A diamond trader who lives in Geneva and has the second-largest shareholding in the club, Fiszman rarely speaks publicly but at yesterday's Champions League draw he also attacked clubs such as Barcelona and Internazionale for making approaches to Arsenal players without permission. Along with the Italian team, Barcelona were responsible for unsettling Alexander Hleb, who eventually joined the Spanish side, and Emmanuel Adebayor who stayed.

However, it was the financial strength of Arsenal that Fiszman was keenest to defend. As the owner of 24.1 per cent of the club's shareholding the Arsenal director has led the board lockdown, the collective agreement not to sell shares to the Uzbek billionaire Alisher Usmanov who, with 24.9 per cent, has the largest shareholding. Fiszman said that Arsenal had sufficient funds to back Wenger whenever the manager needed the money.

"If he [Wenger] said to us 'I want this guy and he's £30m, can I buy him?' then the answer is 'Yes', absolutely yes," Fiszman said. "We totally back him. It's his decision. I'm unfortunately not good enough to be a manager myself but I'd love to be. It [spending money] would be no problem, no problem at all. It's not our decision who he spends money on, nor will it ever be our decision.

"We're not absolutely not [giving up on challenging for trophies]. We want to win but Arsène believes in creating teams the way he does. There is this constant thing that the Emirates is bleeding the club. It's total crap. Look at our accounts you will see our net payments are £20m and the revenue increase from the new stadium is close to £50m.
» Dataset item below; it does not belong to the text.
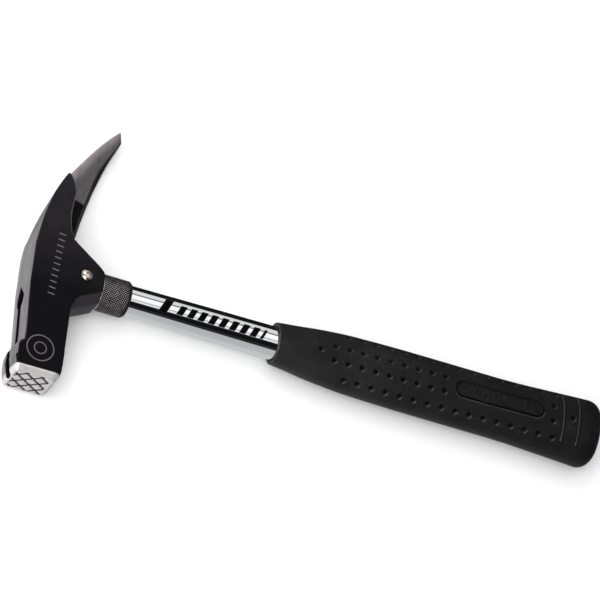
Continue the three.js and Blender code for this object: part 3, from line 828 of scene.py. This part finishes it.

Explain to me how that stadium bleeds the club if it's producing an extra £30m a year.

"Our wage bill is very similar to Manchester United and substantially above Liverpool's – it's substantially below Chelsea's but that's expected. We pay good salaries and pay them probably more evenly so we have less of the extremes. There is an ethos of a team effort."

Fiszman was the man whose boardroom putsch in April last year saw his former friend David Dein forced off the board and out of the club. Since then Dein has sold his stake to Usmanov, but Fiszman has held together the coalition of families on the board to prevent the billionaire seizing control. He said that certain clubs had acted dishonourably over Hleb and Adebayor.

"I have to say I'm personally deeply disappointed ," Fiszman said. "Within Europe there are 10 clubs going for top players. My background is the diamond business. There are no written contracts, everything is done on the shake of a hand. It's done on your word. I come from one extreme and now I'm in this industry where your word is not really worth too much and people do not act ethically."